One item we have largely accomplished regards our scanning operations.  We are strongly committed to maintaining and even expanding our efforts at mass digitization, to put more and more of our holdings directly online.  And while it will take, even at our professionally efficient pace some 5,000 years to scan all of our 18 miles of collection material, we can certainly make a dent.  That will require both additional equipment and, eventually, additional staffing, even if only part-time.  We have succeeded less in our efforts to ramp up our capabilities in accessioning, describing, preserving, and making accessible so-called born-digital records—materials from spreadsheets to word documents to blogs to twitter feeds to family newsletters and organizational reports—that are never printed to paper but exist only as bits and bytes on a hard-drive somewhere.  Working efficiently and effectively with such material is the archival profession’s single largest challenge—that and ensuring that an ever-wider universe of users is both aware of our holdings and able to access them.

The AHC’s state of the art digitization lab.

So what, if any, archival functions do I still perform; functions that keep me from being purely a bureaucrat?  For one thing there’s helping to set direction and goals for archival work such as processing and cataloging collections, certain aspects of reference activities, etc.  I am also partly active in soliciting and responding to offers of collections for the Center, sometimes requiring extensive conversations or even visits with prospective donors.  On a few of those occasions I even am able to assess (appraise) the historical importance of the material, something that was a mainstay of my work during the eleven years I spent as curator of manuscripts acquisitions at the Minnesota Historical Society.  I also try to work with some of our existing donors to elicit their assistance in suggesting donation of papers to the AHC to their friends and associates, an effort that has over the years borne some substantial fruit.

I’ve gone one far too long, I suspect.  I also spend a bit of my time working on efforts to assist the archival profession as a whole, though most of that is limited to my “free” time.  I’ve been fortunate to have been able to serve the archival community in a number of ways, and I hope to be able to continue to do so.

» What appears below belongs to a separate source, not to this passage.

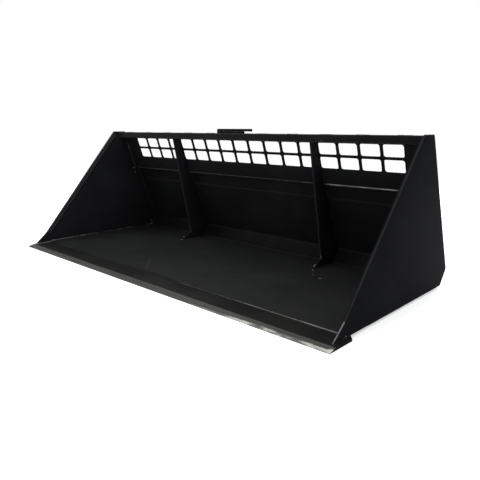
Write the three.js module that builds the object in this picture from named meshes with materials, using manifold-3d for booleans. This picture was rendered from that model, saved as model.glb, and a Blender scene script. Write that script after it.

Most recently I was asked by the Society of American Archivists’ current president to assist in drafting a letter to Georgia’s governor, protesting his administration’s decision to effectively close the state archives, making it difficult if not impossible for citizens to gain access to the public records of their state government.  Public access to public records is a major advocacy theme for SAA, non-partisan and several decades old.  I also plan to continue to serve the AHC and the University of Wyoming for some time to come, in all the myriad methods a unit director (and part-time archivist) must employ and all the variety of purposes he or she must pursue.

Mark representing the Society of American Archivists at a bilateral professional conference in Tokyo.